A better understanding of the pros and cons of streetlights will mean we accurately trade-off them off. This will allow us to find lasting solutions that maximise the benefits of lighting for people, while simultaneously minimising the harms to insect populations and ecosystems.
Note: rejigged parts of this article are published as a piece in The Conversation. You can hear me discussing the Science Advances paper in a 12-minute interview for Science Friday.
Great article, thanks for your important work!!
I have a question that I often wonder about. Since lights are being mostly strobes, just fast enough so that our eye would not notice, wouldn’t that be something affecting other species as well? I guess so since each species perceives its environment differently. I guess some see strobes instead of light. Do you know if this is the case?
It is my understanding (for UK LED street lighting anyhow) street lighting is not dimmed via pulse width modulation (strobe) but by simply reducing DC current to the LEDs ( they are powered via a DC supply called a driver)
Thanks, Paul! Not sure about the flicking I’m afraid, but thanks Alex for pitching in here.
The point that strobing (invisible to us) could affect other species is an important one, and something that I’m not aware has been studied.

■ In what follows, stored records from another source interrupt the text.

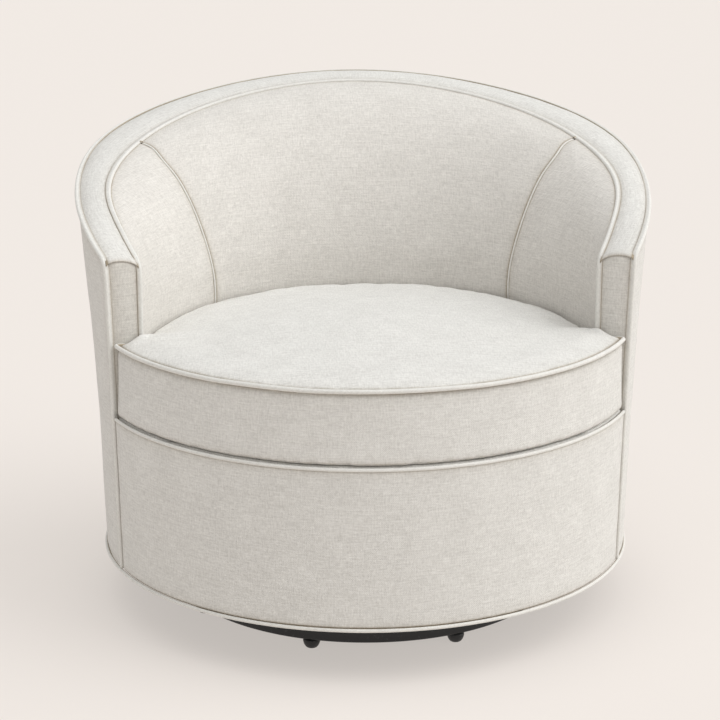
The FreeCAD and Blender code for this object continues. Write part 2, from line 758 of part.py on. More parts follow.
def inside_r(phi, z):
    """Radius of the inside cloth: upright at the seat, then rolling back to the rim."""
    phi = fold(phi)
    t = (z - N("pad_turn")) / (rim_zi(phi) - N("pad_turn"))
    if t <= 0:
        return seat_rc(phi)
    return seat_rc(phi) + (rim_ri(phi) - seat_rc(phi)) * lean(t)


def smooth(x):
    x = min(max(x, 0.0), 1.0)
    return x * x * (3 - 2 * x)


def foam_thick(phi):
    return 12.0 + 43.0 * smooth((fold(phi) - 74.0) / 44.0)


def offset(path, d):
    """The path moved by d to its right-hand side."""
    out = []
    n = len(path)
    for i in range(n):
        a = path[max(i - 1, 0)]
        c = path[min(i + 1, n - 1)]
        p = path[i]
        v1 = (p[0] - a[0], p[1] - a[1]) if i > 0 else (c[0] - p[0], c[1] - p[1])
        v2 = (c[0] - p[0], c[1] - p[1]) if i < n - 1 else v1
        l1, l2 = math.hypot(*v1), math.hypot(*v2)
        n1, n2 = (v1[1] / l1, -v1[0] / l1), (v2[1] / l2, -v2[0] / l2)
        mx, my = n1[0] + n2[0], n1[1] + n2[1]
        k = 2.0 / (mx * mx + my * my)
        out.append((p[0] + d * mx * k, p[1] + d * my * k))
    return out


def point(phi, r, z):
    a = math.radians(phi)
    return Vector(r * math.sin(a), -r * math.cos(a), z)


def section(phi, poly):
    pts = [point(phi, r, z) for r, z in poly]
    return Part.makePolygon(pts + [pts[0]])


def spread(a, c, step):
    n = max(2, int(math.ceil((c - a) / step)) + 1)
    return [a + (c - a) * i / (n - 1) for i in range(n)]


def swept(a, c, poly, step=9.0):
    """A solid through a cross-section that changes smoothly from angle a to angle c."""
    solid = Part.makeLoft([section(p, poly(p)) for p in spread(a, c, step)], True, False)
    if solid.Volume < 0:
        solid.reverse()
    return solid


def node(label, shape):
    o = doc.addObject("Part::Feature", label + "_shape")
    o.Shape = shape
    return done(o, label)


def shell(label, a, c, poly, step=9.0):
    return node(label, swept(a, c, poly, step))


FA = N("front_angle")
CL, BT, BD = N("cloth"), N("batting"), N("board")

# front of the drum
FRONT = FA - 0.25


def drum_wall(r_in, r_out, z0, z1):
    return lambda phi: [(drum_r(z0) - r_in, z0), (drum_r(z0) - r_out, z0), (drum_r(z1) - r_out, z1), (drum_r(z1) - r_in, z1)]


shell("base_front_cover", -FRONT, FRONT, drum_wall(CL, 0, N("skirt_low"), N("seat_line") - 3.0))
front_batting = swept(-FRONT + 0.3, FRONT - 0.3, drum_wall(CL + 0.4 + BT, CL + 0.4, N("skirt_low"), N("seat_line") - 3.0))
shell("front_panel_board", -FRONT + 1.2, FRONT - 1.2, drum_wall(CL + BT + 0.8 + BD, CL + BT + 0.8, N("drum_low"), 312.0))

# foam edge roll along the front of the seat frame
b = body("front_edge_roll_body")
sk = sketch(b, "XZ_Plane")
rect(sk, 366.5, 387.5, D("seat_frame_low") + ply + 0.4, D("deck_top") - 2.0)
revolve(b, sk, 2 * (FRONT - 1.5), True)
done(b, "front_edge_roll")
b.Placement = Placement(Vector(0, N("axis_y"), 0), Rotation(Vector(0, 0, 1), -90))


# sides and back, one piece of cloth from arm front to arm front
def outer_levels(phi, z0, drop):
    top = rim_zo(fold(phi)) - drop
    mid = N("seat_line") - 10
    return [z0, mid] + [mid + (top - mid) * k for k in (0.25, 0.5, 0.75, 1.0)]


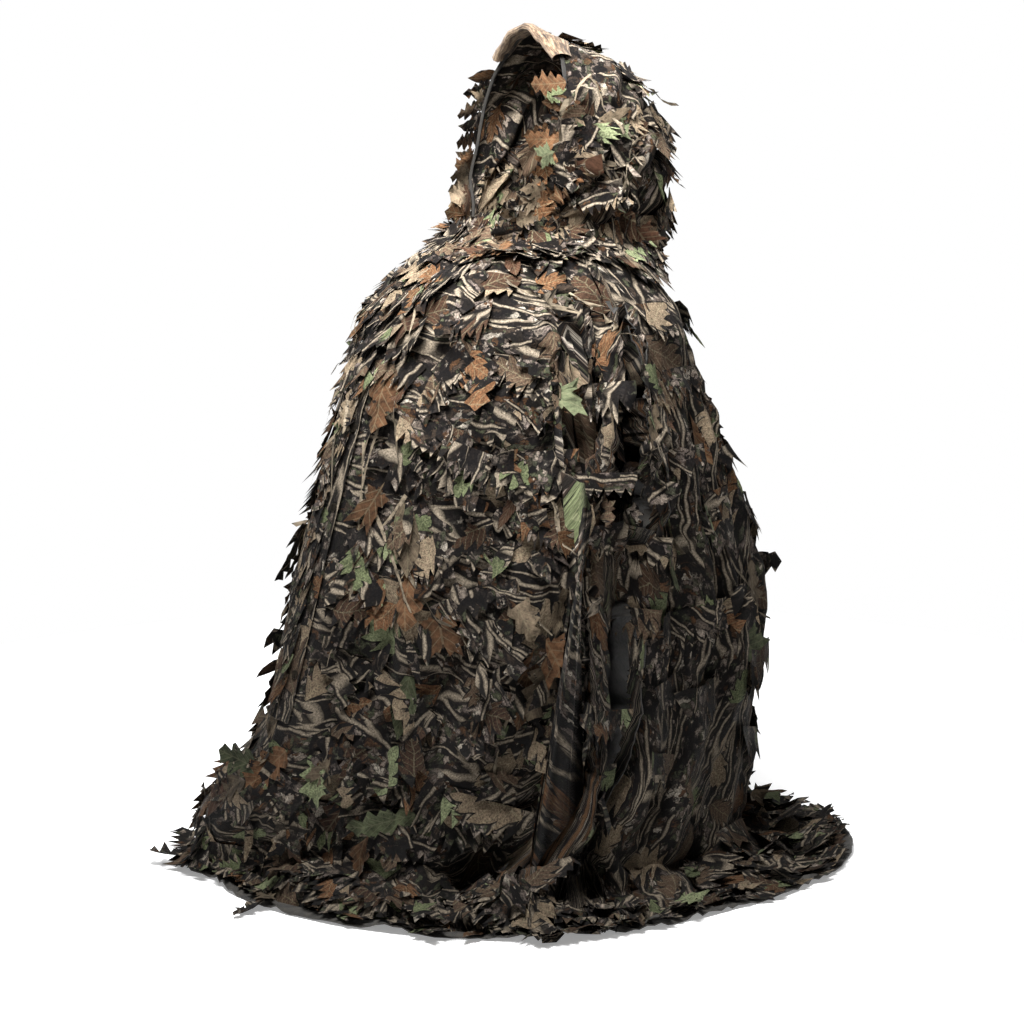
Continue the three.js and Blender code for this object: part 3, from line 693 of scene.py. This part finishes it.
def oak_leaf(rng):
    """A long leaf with four pairs of lobes."""
    rows = 13
    t = np.linspace(0, 1, rows)
    lobe = np.where(np.arange(rows) % 3 == 1, 1.0, np.where(np.arange(rows) % 3 == 2, 0.78, 0.42))
    half = np.sin(np.pi * np.clip(t * 0.92 + 0.08, 0, 1)) ** 0.7 * lobe * rng.uniform(0.85, 1.15, rows)
    half[-1] = 0.02
    across = np.array([-1, -0.5, 0, 0.5, 1])[:, None] * half[None, :]
    down = t[None, :] + 0.05 * np.abs(across) * lobe[None, :]
    return np.stack([across, down], axis=2).reshape(-1, 2), quads(5, rows), 1.0


def star_leaf(rng):
    """A broad leaf with five points."""
    corners = 30
    turn = np.linspace(0, math.tau, corners, endpoint=False)
    share = (np.arange(corners) % 6) / 6
    point = np.where(share < 0.01, 1.0, np.where(np.abs(share - 0.5) < 0.1, 0.38, 0.66))
    reach = point * (0.78 + 0.32 * np.cos(turn - math.pi)) * rng.uniform(0.9, 1.1, corners)
    rings = [np.stack([np.sin(turn) * reach * r, 0.45 - np.cos(turn) * reach * r * 0.55], axis=1)
             for r in (0.45, 1.0)]
    points = np.concatenate([[[0, 0.45]], *rings])
    faces = []
    for i in range(corners):
        j = (i + 1) % corners
        faces += [(0, 1 + i, 1 + j), (1 + i, 1 + corners + i, 1 + corners + j, 1 + j)]
    return points, faces, 1.0


def spear_leaf(rng):
    """A small plain leaf."""
    rows = 8
    t = np.linspace(0, 1, rows)
    half = np.sin(np.pi * np.clip(t * 0.9 + 0.1, 0, 1)) * rng.uniform(0.85, 1.1, rows)
    half[-1] = 0.02
    across = np.array([-1, 0, 1])[:, None] * half[None, :]
    return np.stack([across, t[None, :] + 0 * across], axis=2).reshape(-1, 2), quads(3, rows), 1.0


def twig_strip(rng):
    """A long narrow strip cut round a printed branch, bent along its length and narrowing towards its tip.
    """
    rows = 16
    t = np.linspace(0, 1, rows)
    bend = rng.uniform(-4, 4) * (t - 0.5) ** 2 + rng.uniform(-1.2, 1.2) * np.sin(t * rng.uniform(5, 11))
    half = rng.uniform(0.7, 1.1, rows) * (1 - 0.55 * t)
    across = np.array([-1, 0, 1])[:, None] * half[None, :] + bend[None, :]
    points = np.stack([across, t[None, :] + 0 * across], axis=2).reshape(-1, 2)
    return points, quads(3, rows), 2.0


class Foliage:
    """Gathers leaves into one mesh."""

    def __init__(self, seed):
        self.rng = np.random.default_rng(seed)
        self.points, self.faces, self.places, self.spots, self.tints = [], [], [], [], []
        self.count = 0

    def put(self, kind, width, length, surface, spot, turn, lift, curl,
            down_pull=0.35, most=0.042, tinted=None):
        """Sews one leaf to surface(x, y) at spot. lift and curl are in metres at its tip."""
        rng = self.rng
        shape, faces, rib = kind(rng)
        x = shape[:, 0] * width / 2
        y = shape[:, 1] * length
        turned_x = x * math.cos(turn) + y * math.sin(turn)
        turned_y = y * math.cos(turn) - x * math.sin(turn)
        anchor, right, down, out = surface(spot, 0.0, 0.0, frame_too=True)
        if out[2] < 0.9:
            pulled = down * (1 - down_pull) + np.array([0, 0, -1.0]) * down_pull
            down = pulled / np.linalg.norm(pulled)
            right = right - down * right.dot(down)
            right /= np.linalg.norm(right)
            out = np.cross(right, down) * (1 if np.cross(right, down).dot(out) > 0 else -1)
        share = shape[:, 1]
        wave = 0.006 * np.sin(x * rng.uniform(60, 120) + rng.uniform(0, 6)) * share
        cup = rng.uniform(-0.01, 0.012) * shape[:, 0] ** 2 * share
        rise = 0.003 + lift * share + curl * share ** 3 + wave + cup
        free_way = anchor + turned_x[:, None] * right + turned_y[:, None] * down + rise[:, None] * out
        near, near_out = surface(spot, turned_x, turned_y)
        gap = np.sum((free_way - near) * near_out, axis=1)
        least = 0.0035 + 0.5 * np.clip(rise, 0, 0.03)
        kept = np.clip(gap, least, most)
        if np.abs(kept - gap).max() > 0.045:
            return
        final = free_way + near_out * (kept - gap)[:, None]
        final[:, 2] = np.maximum(final[:, 2], 0.0025 + 0.3 * np.clip(rise, 0, 0.02))
        start = self.count
        self.points.append(final)
        self.faces += [[start + i for i in face] for face in faces]
        self.count += len(final)
        spin = rng.uniform(0, math.tau)
        offset = rng.uniform(-6, 6, 2)
        place = np.stack([x * math.cos(spin) + y * math.sin(spin) + offset[0],
                          y * math.cos(spin) - x * math.sin(spin) + offset[1], x * 0], axis=1)
        self.places.append(place)
        masked = 0.0
        tint = (0.2, 0.15, 0.1)
        if tinted is None and rib == 1.0 and rng.random() < 0.17:
            dyes = [RUST, GREEN, TAN, RUST, PALE_GREEN, DARK_RUST]
            tinted = dyes[rng.choice(6, p=[0.22, 0.1, 0.22, 0.08, 0.08, 0.3])]
        if rib == 2.0:
            tinted = TWIG
        if tinted is not None:
            masked, tint = 1.0, np.array(tinted) * rng.uniform(0.55, 1.2)
        self.spots.append(np.stack([shape[:, 0], shape[:, 1], np.full(len(x), masked)], axis=1))
        self.tints.append(np.tile([*tint, 1.0], (len(x), 1)))

    def finish(self, name, body, slot, nodes, material):
        mesh = bpy.data.meshes.new(name)
        points = kept_in_box(np.concatenate(self.points))
        mesh.from_pydata(points.tolist(), [], self.faces)
        mesh.polygons.foreach_set("use_smooth", [True] * len(mesh.polygons))
        for label, kind, field, rows in (("print_at", "FLOAT_VECTOR", "vector", self.places),
                                         ("leaf_at", "FLOAT_VECTOR", "vector", self.spots),
                                         ("leaf_tint", "FLOAT_COLOR", "color", self.tints)):
            attribute = mesh.attributes.new(label, kind, "POINT")
            attribute.data.foreach_set(field, np.concatenate(rows).reshape(-1).astype(np.float32))
        mesh.materials.append(material)
        made = bpy.data.objects.new(name, mesh)
        bpy.context.scene.collection.objects.link(made)
        if body:
            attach(made, body)
        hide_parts(*nodes)
        return made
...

We, the humans should by all means not attempt to interfere with insect’s habitats and also not with their day-night cycle. And we should not trap them by using white lighting. Because bright white LED lights attracts them in large numbers. There are also predators sitting around on these lamps, like spiders with their large nets. Pale orange lights instead would attract much fewer insects as these are not that sensitive to pale orange colours. So, the solution is not broadband-white (because of high portion of green and blue) but rather a narrowband-lighting such as sodium lamps or even LED lighting imitating the narrowband spectrum. This is feasible by using respective dotting, filtering / colouring of LED encasing/dense orange glass in front of white LED arrays.